Sat, June 25, 1:00 to 2:50pm, Shikokan (SK), Floor: 1F, 108


Since 2000, Guangzhou, a southern metropolis of China, has witnessed an impressive influx of African population, including mainly traders and students. This phenomenon has seduced a growing number of scholars in social science to study the formation of African communities, the mobility of African migrants, and the Chinese-African relations. The literature that examines the inter-ethnic relations tends to consider Africans and Chinese as two homogenous groups and overlook the internal diversity of both groups. However, it is problematic to generalize the relations between Africans and Chinese.

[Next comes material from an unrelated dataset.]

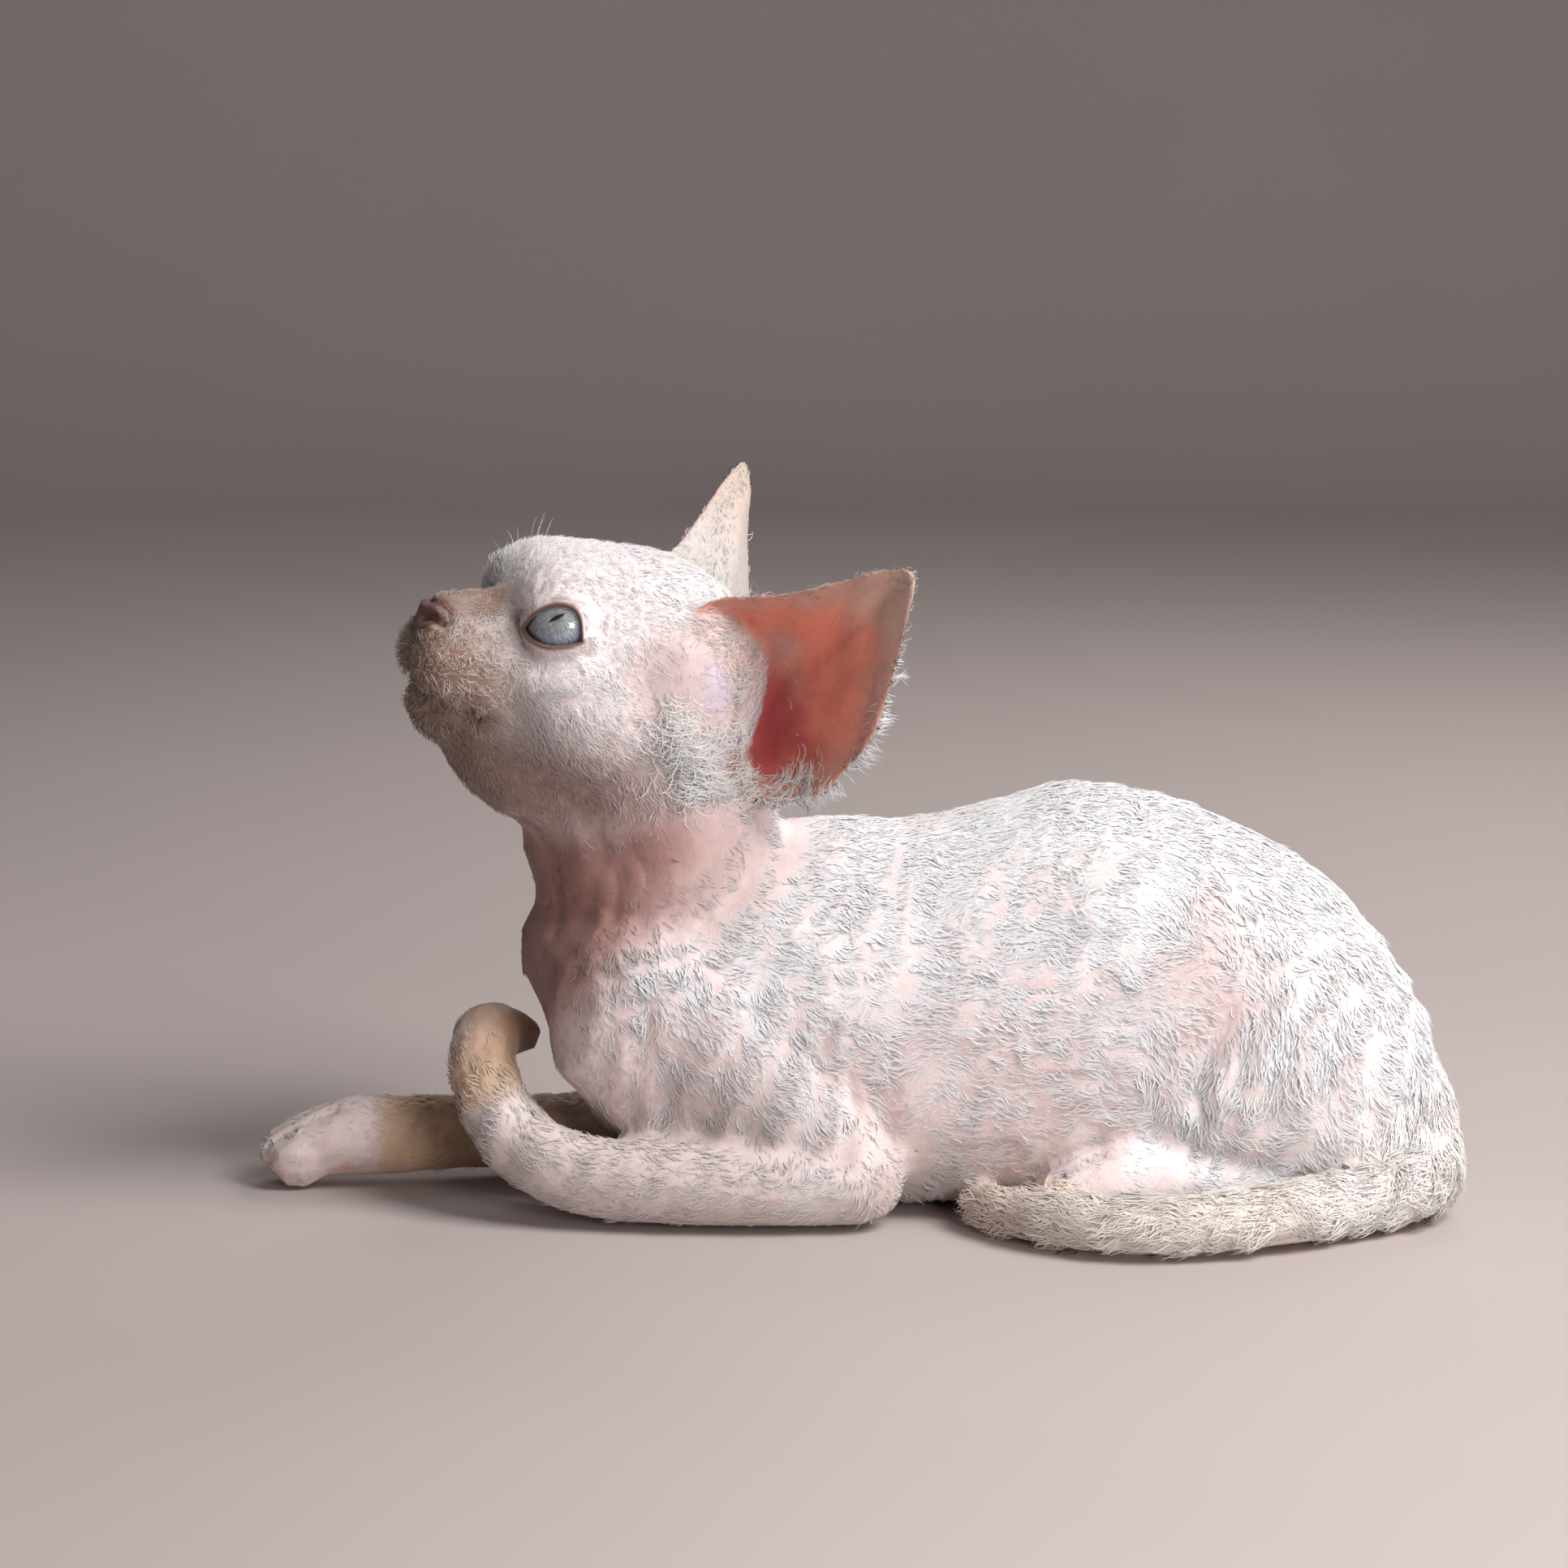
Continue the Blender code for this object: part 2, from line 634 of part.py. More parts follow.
# Places where the mesh stays fine: middle and radii. The first is in the head's axes.
FACE_SPOT = ((32, 0, -4), (26, 28, 26))
PAW_SPOTS = [((-132, 11, 10), (24, 18, 18)), ((-88, 4, 40), (16, 20, 16)), ((58, -33, 10), (24, 16, 16)),
             ((58, 33, 10), (24, 16, 16))]


def detail_at(points):
    """How much detail each place needs, from 0 to 1."""
    middle, radii = FACE_SPOT
    share = np.clip(2 - 1.5 * np.linalg.norm((head_coordinates(points) - middle) / radii, axis=1), 0, 1)
    for middle, radii in PAW_SPOTS:
        near = np.clip(2 - 1.5 * np.linalg.norm((points - middle) / radii, axis=1), 0, 1)
        share = np.maximum(share, 0.35 * near)
    return share


def finish_skin(body):
    """Works the face in, flattens what rests on the floor and thins the mesh out."""
    points = shape_face(head_coordinates(mesh_points(body)), mesh_normals(body) @ HEAD.T)
    points = on_head(lay_lids(points))
    points[:, 2] = np.maximum(points[:, 2], 0)
    set_mesh_points(body, points)
    weigh(body, "plain", 1 - detail_at(points))
    thin_out(body, BODY_TRIANGLES, vertex_group="plain", vertex_group_factor=DETAIL_PULL)
    points = mesh_points(body)
    points[points[:, 2] < 0.2, 2] = 0
    set_mesh_points(body, points)


def ear_shell(name, sign):
    """One ear as a closed cup: each ring is the rim drawn in towards the well at its foot and bulged back."""
    rim = smooth_rows(EAR_RIM + EAR_RIM[:1], 2)[:-1]
    if sign < 0:
        base = rim[0]
        axis = (np.array(EAR_RIM[8]) - base) / np.linalg.norm(np.array(EAR_RIM[8]) - base)
        turn = np.array(Matrix.Rotation(math.radians(RIGHT_EAR_TURN), 3, Vector(axis)))
        rim = (rim - base) @ turn.T + base + RIGHT_EAR_SHIFT
    rings = []
    for grown in (1.0, 0.88, 0.73, 0.56, 0.38, 0.18):
        bulge = EAR_BULGE * math.sin(math.pi * grown) ** 0.8
        rings.append(EAR_WELL + (rim - EAR_WELL) * grown + np.array(EAR_BACK) * bulge)
    inner = np.array(rings)
    thick = np.linspace(EAR_THICKNESS[1], EAR_THICKNESS[0], len(inner))[:, None, None]
    along = np.gradient(inner, axis=0)
    over = np.roll(inner, -1, axis=1) - np.roll(inner, 1, axis=1)
    normal = np.cross(along, over)
    normal /= np.maximum(np.linalg.norm(normal, axis=2), 1e-9)[..., None]
    if np.einsum("ijk,k->ij", normal, np.array(EAR_BACK)).sum() < 0:
        normal = -normal
    outer = inner + normal * thick
    rows = np.concatenate([inner[::-1], outer], axis=0) * (1, sign, 1)
    return closed_tube(name, on_head(rows.reshape(-1, 3)).reshape(rows.shape))


def slab(name, middle, normal, size):
    """A thin plate, as thick as the gap between nodes, that parts the body across."""
    away = Vector(normal).normalized()
    turn = np.array(away.to_track_quat("Z", "Y").to_matrix())
    corners = [(x, y, z) for z in (-1, 1) for x, y in ((-1, -1), (1, -1), (1, 1), (-1, 1))]
    points = np.array(corners) * (size / 2, size / 2, GAP / 2) @ turn.T + middle
    faces = [(0, 3, 2, 1), (4, 5, 6, 7), (0, 1, 5, 4), (1, 2, 6, 5), (2, 3, 7, 6), (3, 0, 4, 7)]
    return mesh_object(name, points, faces)


def combine(obj, cutter, operation):
    """A boolean with a cutter that stays in the scene."""
    use_modifier(obj, "BOOLEAN", object=cutter, operation=operation, solver="MANIFOLD")


def copy_of(obj, name):
    """A second object with its own mesh."""
    twin = obj.copy()
    twin.data = obj.data.copy()
    twin.name = name
    bpy.context.scene.collection.objects.link(twin)
    return twin


def loose_shells(obj):
    """The number of the closed surface that each face of the object belongs to."""
    parent = list(range(len(obj.data.vertices)))

    def root(v):
        while parent[v] != v:
            parent[v] = parent[parent[v]]
            v = parent[v]
        return v

    for edge in obj.data.edges:
        a, b = root(edge.vertices[0]), root(edge.vertices[1])
        if a != b:
            parent[a] = b
    return [root(p.vertices[0]) for p in obj.data.polygons]


def shells_of(obj, places):
    """Splits an object into its closed surfaces and keeps the largest ones, one for each name. places
    gives each name and a point that its surface lies round."""
    mesh = obj.data
    owner = loose_shells(obj)
    area = {}
    for polygon, shell in zip(mesh.polygons, owner):
        area[shell] = area.get(shell, 0) + polygon.area
    co = mesh_points(obj)
    found = {}
    for shell in sorted(area, key=area.get, reverse=True)[: len(places)]:
        faces = [p.vertices[:] for p, s in zip(mesh.polygons, owner) if s == shell]
        used = sorted({v for f in faces for v in f})
        number = {v: i for i, v in enumerate(used)}
        points = co[used]
        middle = 0.5 * (points.min(0) + points.max(0))
        name = min(places, key=lambda n: np.linalg.norm(middle - places[n]))
        found[name] = (points, [[number[v] for v in f] for f in faces])
    bpy.data.objects.remove(obj, do_unlink=True)
    for name, (points, faces) in found.items():
        part = mesh_object(name, points, faces)
        use_modifier(part, "TRIANGULATE")
    return [bpy.data.objects[name] for name in places]


def thin_out(obj, triangles, **settings):
    """Collapses edges until about that many triangles are left."""
    ratio = triangles / sum(len(p.vertices) - 2 for p in obj.data.polygons)
    use_modifier(obj, "DECIMATE", ratio=ratio, use_collapse_triangulate=True, **settings)


def sleeve_of(limb_name):
    """A closed sleeve round one limb, and the same sleeve wider by the gap between nodes."""
    sleeve = join_all("sleeve_" + limb_name, flesh_of(limb_name, ROOT_MARGIN, FREE_MARGIN))
    use_modifier(sleeve, "REMESH", mode="VOXEL", voxel_size=SLEEVE_VOXEL * MM)
    points = mesh_points(sleeve)
    points[:, 2] -= 3 * np.clip((8 - points[:, 2]) / 8, 0, 1.5) ** 2
    set_mesh_points(sleeve, points)
    use_modifier(sleeve, "SMOOTH", factor=0.5, iterations=8)
    thin_out(sleeve, SLEEVE_TRIANGLES)
    wide = copy_of(sleeve, sleeve.name + "_wide")
    set_mesh_points(wide, mesh_points(sleeve) + mesh_normals(sleeve) * GAP * CREASE_ALLOWANCE)
    return sleeve, wide


# Cuts: the middle of each thin slab, the direction across it and its size
HEAD_CUT = ((-49, -4, 102), (-0.114, 0, 1), 110)
NECK_CUT = ((-50, -3, 88.2), (-0.29, 0, 1), 140)
TAIL_CUTS = [((119, -41.5, 9), (-0.84, -0.54, 0), 40), ((74, -62, 8), (-1, -0.03, 0), 40)]


def part_body(body):
    """Parts the one skin into its nodes: limbs by sleeves, head, neck and tail lengths by thin slabs."""
    made = []
    for limb_name in LIMBS:
        sleeve, wide = sleeve_of(limb_name)
        piece = copy_of(body, limb_name)
        combine(piece, sleeve, "INTERSECT")
        combine(body, wide, "DIFFERENCE")
        places = {limb_name: (0, 0, 0)}
        if limb_name == "tail":
            for number, cut in enumerate(TAIL_CUTS):
                plate = slab(f"tail_cut_{number}", *cut)
                combine(piece, plate, "DIFFERENCE")
                bpy.data.objects.remove(plate, do_unlink=True)
            places = {"tail_root": (132, -18, 20), "tail_middle": (97, -54, 8), "tail_tip": (48, -50, 7)}
        made += shells_of(piece, places)
        for cutter in (sleeve, wide):
            bpy.data.objects.remove(cutter, do_unlink=True)
    for name, cut in (("head_cut", HEAD_CUT), ("neck_cut", NECK_CUT)):
        plate = slab(name, *cut)
        combine(body, plate, "DIFFERENCE")
        bpy.data.objects.remove(plate, do_unlink=True)
    return made + shells_of(body, {"head": (-62, -5, 140), "neck": (-50, -3, 95), "torso": (35, 0, 48)})


def carve_eyes(body):
    """Opens each pair of lids and hollows the socket behind them, then sets the eyeball in it."""
    made = []
    for label, sign in (("left", 1), ("right", -1)):
        middle = on_head(np.array(EYE_MIDDLE) * (1, sign, 1))
        opening = eye_opening(f"opening_{label}", sign)
        socket = ball(f"socket_{label}", middle, (EYE_RADIUS + GAP,) * 3, HEAD, 22)
        for cutter in (opening, socket):
            combine(body, cutter, "DIFFERENCE")
            bpy.data.objects.remove(cutter, do_unlink=True)
        made.append(ball(f"eye_{label}", middle, (EYE_RADIUS,) * 3, HEAD, 18))
    return made


def set_ears(body):
    """Makes both ears and trims each one back from the head by the gap between nodes."""
    made = []
    for label, sign in (("left", 1), ("right", -1)):
        ear = ear_shell(f"ear_{label}_whole", sign)
        skin = copy_of(body, "skin_for_ear")
        set_mesh_points(skin, mesh_points(skin) + mesh_normals(skin) * GAP * CREASE_ALLOWANCE)
        combine(ear, skin, "DIFFERENCE")
        bpy.data.objects.remove(skin, do_unlink=True)
        made += shells_of(ear, {f"ear_{label}": (0, 0, 0)})
    return made


MATERIALS = {
    "head": ("face_coat", FACE_COAT), "neck": ("white_coat", WHITE_COAT), "torso": ("white_coat", WHITE_COAT),
    "foreleg": ("white_coat", WHITE_COAT), "hindleg": ("white_coat", WHITE_COAT),
    "tail": ("cream_coat", CREAM_COAT), "ear": ("ear_skin", EAR_PINK), "eye": ("eye_blue", EYE_BLUE),
}


def dress(nodes):
    """Gives each node its colour and moves the part so that its origin is the middle of its bounds on the
    floor."""
    points = np.concatenate([mesh_points(node) for node in nodes])
    origin = 0.5 * (points.min(0) + points.max(0)) * (1, 1, 0)
    looks = {name: coat_material(name, colour, 0.1 if name == "eye_blue" else 0.9)
             for name, colour in set(MATERIALS.values())}
    for node in nodes:
        node.data.materials.clear()
        node.data.materials.append(looks[MATERIALS[node.name.split("_")[0]][0]])
        set_mesh_points(node, mesh_points(node) - origin)


def main():
    clear_scene()
    body = fuse("whole", block_out_body() + [block_out_head()])
    finish_skin(body)
    nodes = set_ears(body)
    nodes += carve_eyes(body)
    nodes += part_body(body)
    dress(nodes)


main()
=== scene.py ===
"""Looks of a devon rex kitten that lies with its head raised: its skin, eyes, wavy coat and whiskers.

Places are in millimetres in the kitten's own axes, as in the part's source: it faces -X, its left side
faces -Y and the floor is Z = 0. Meshes are made in metres.
"""

import math

import bmesh
import bpy
import numpy as np
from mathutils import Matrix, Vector
from mathutils.bvhtree import BVHTree
from mathutils.kdtree import KDTree


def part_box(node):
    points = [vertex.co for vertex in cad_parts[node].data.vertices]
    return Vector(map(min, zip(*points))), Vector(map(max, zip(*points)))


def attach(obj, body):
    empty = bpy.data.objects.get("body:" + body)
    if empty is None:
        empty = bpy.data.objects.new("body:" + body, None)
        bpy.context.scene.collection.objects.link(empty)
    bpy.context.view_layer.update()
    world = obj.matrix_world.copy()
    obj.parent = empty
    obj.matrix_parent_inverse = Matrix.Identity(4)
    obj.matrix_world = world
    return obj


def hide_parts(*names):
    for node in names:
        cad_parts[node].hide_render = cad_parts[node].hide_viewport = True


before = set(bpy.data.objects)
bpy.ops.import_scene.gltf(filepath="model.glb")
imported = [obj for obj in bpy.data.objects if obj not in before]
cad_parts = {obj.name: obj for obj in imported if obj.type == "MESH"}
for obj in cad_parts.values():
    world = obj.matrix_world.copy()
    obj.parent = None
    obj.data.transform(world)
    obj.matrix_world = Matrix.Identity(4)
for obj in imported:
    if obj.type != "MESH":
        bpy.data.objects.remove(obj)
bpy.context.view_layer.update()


# Skin: one closed hide from the nose to the tail's tip, inside the solids of flesh by the depth of the coat.
# Copies of the flesh nodes are merged and fused by a voxel remesh, then lids, lips and folds are worked in.
MM = 0.001
FLESH = sorted(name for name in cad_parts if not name.startswith("eye"))
SKIN_VOXEL = 0.75
SEAM_BRIDGE = 0.35
SKIN_TRIANGLES = 128000

# How the head is turned in degrees, and where the eyes lie in its own axes
HEAD_YAW = 25.0
HEAD_PITCH = 15.5
HEAD_ROLL = 10.0
EYE_RADIUS = 9.3
EYE_FORWARD, EYE_ASIDE, EYE_UP = 18.6, 14.9, 6.4
EYE_AXIS = (0.64, 0.76, 0.05)
HEAD_PLACE = (-63.0, -6.0, 139.0)


def head_axes():
    """The head's forward, left and up directions as rows: yaw about up, then pitch, then roll."""
    yaw, pitch, roll = (math.radians(a) for a in (HEAD_YAW, HEAD_PITCH, HEAD_ROLL))
    forward, left, up = np.array([-1.0, 0, 0]), np.array([0, -1.0, 0]), np.array([0, 0, 1.0])
    turned = forward * math.cos(yaw) + left * math.sin(yaw)
    left = left * math.cos(yaw) - forward * math.sin(yaw)
    lifted = turned * math.cos(pitch) + up * math.sin(pitch)
    up = up * math.cos(pitch) - turned * math.sin(pitch)
    return np.stack([lifted, left * math.cos(roll) - up * math.sin(roll),
                     up * math.cos(roll) + left * math.sin(roll)])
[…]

For example, a Muslim Guinean probably may feel closer to a Muslim Hui Chinese than a Christian Congolese; and a Nigerian trader can find it easier to understand a Chinese broker than a Somali student. On the other hand, a Ghanaian trader may be more defensive to a Nigerian Igbo than to the local Cantonese people. Taking Africans as a homogenous group has long been criticized by anthropologists; Guangzhou as the major historical trading port of south China has also recognized a history of ethnic and cultural diversity long before the recent influx of immigrants. Studies of the Chinese-African relations in Guangzhou should foreground such diversity. Based on my two-year fieldwork studying African migrants in Guangzhou, this paper addresses the rich and nuanced inter-ethnic interactions through business connections and romantic relations, aiming to better understand the social-cultural adaptation of African migrants in Guangzhou. It also facilitates a further discussion on the future of transnational migrants in a globalizing China.